You need to communicate this early.
Actions to take:
- Educate the board about their obligations
- Establish documented oversight processes
- Ensure cybersecurity is regularly discussed in management meetings
- Assign clear roles and responsibilities
This turns NIS2 from an “IT problem” into a leadership priority.
6. Develop Your Incident Reporting Framework
NIS2 introduces strict reporting timelines.
You must be able to:
- detect incidents early
- classify their severity
- report within 24 hours (early warning)
- follow up within 72 hours (update report)
- provide a final report within one month
Prepare templates, workflows, and an internal communication protocol.

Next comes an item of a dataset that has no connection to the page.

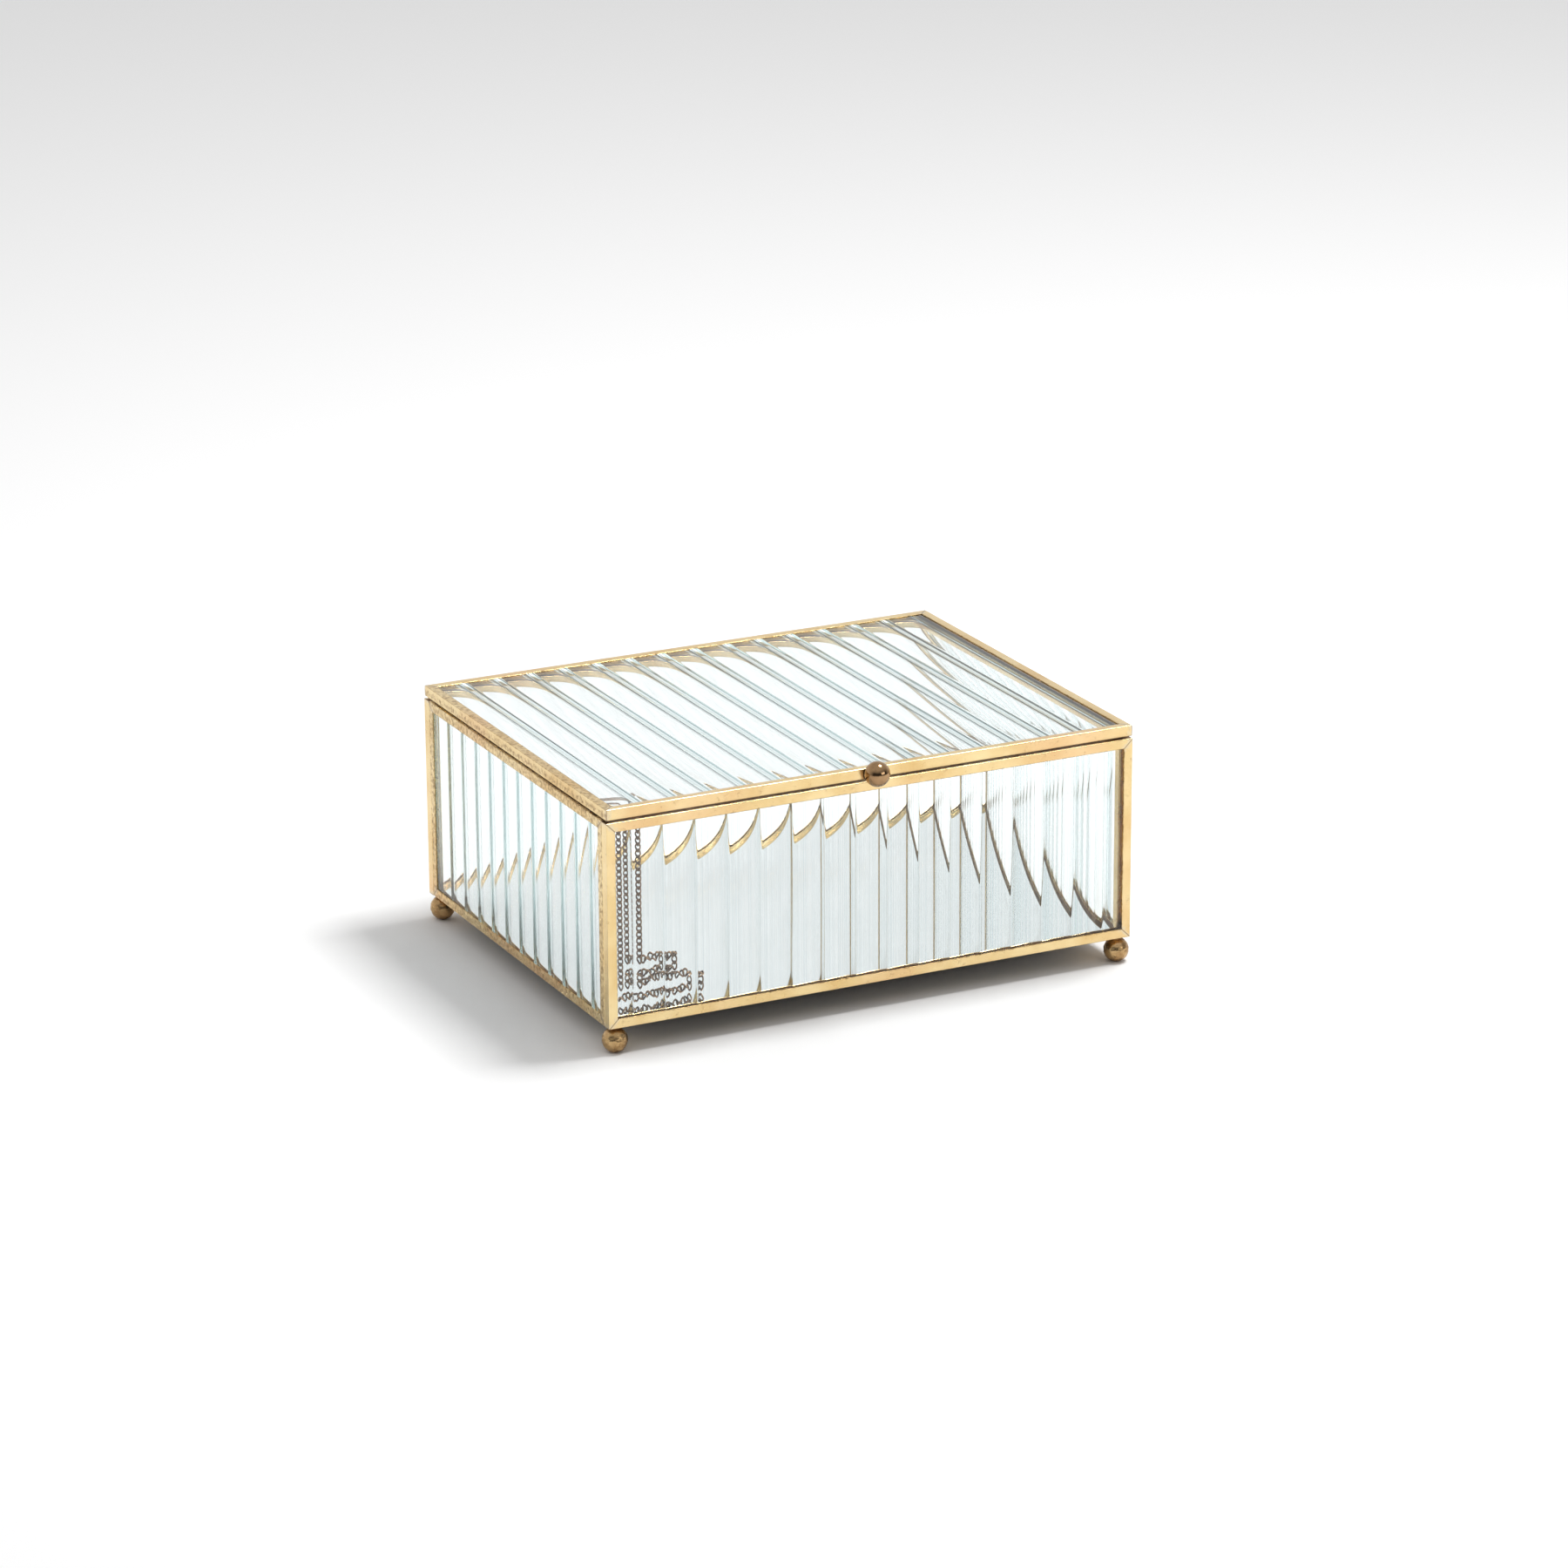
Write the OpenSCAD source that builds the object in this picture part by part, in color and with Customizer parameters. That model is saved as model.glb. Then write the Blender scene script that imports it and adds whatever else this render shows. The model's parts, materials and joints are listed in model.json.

7. Address Supply Chain Security Early
Even if your organization is secure, you’re still exposed through vendors.
Start by:
- identifying critical suppliers
- requesting security declarations
- reviewing their incident response capabilities
- including NIS2 clauses in contracts
This step significantly reduces hidden risk.
8. Train Your Teams and Raise Awareness
Even the best technical controls fail without trained people.
Develop a program that includes:
- general cybersecurity awareness
- NIS2-specific training for key staff
- incident response basics
- phishing simulations
- third-party risk management guidance
Training is one of the fastest wins you can implement early.
9. Document Everything
Documentation is your shield during audits.
Focus on:
- policies
- procedures
- risk assessments
- evidence of controls
- decision logs
- incident records
Good documentation = smooth audits + protected management.
Conclusion
Starting your NIS2 journey can feel overwhelming, but the key is to approach it in structured, manageable steps:
- understand if the directive applies
- assess where you stand
- build a roadmap
- secure management support
- implement improvements over time
NIS2 is not solved in a single project — it’s a continuous improvement cycle.
But the earlier you start, the easier the journey becomes.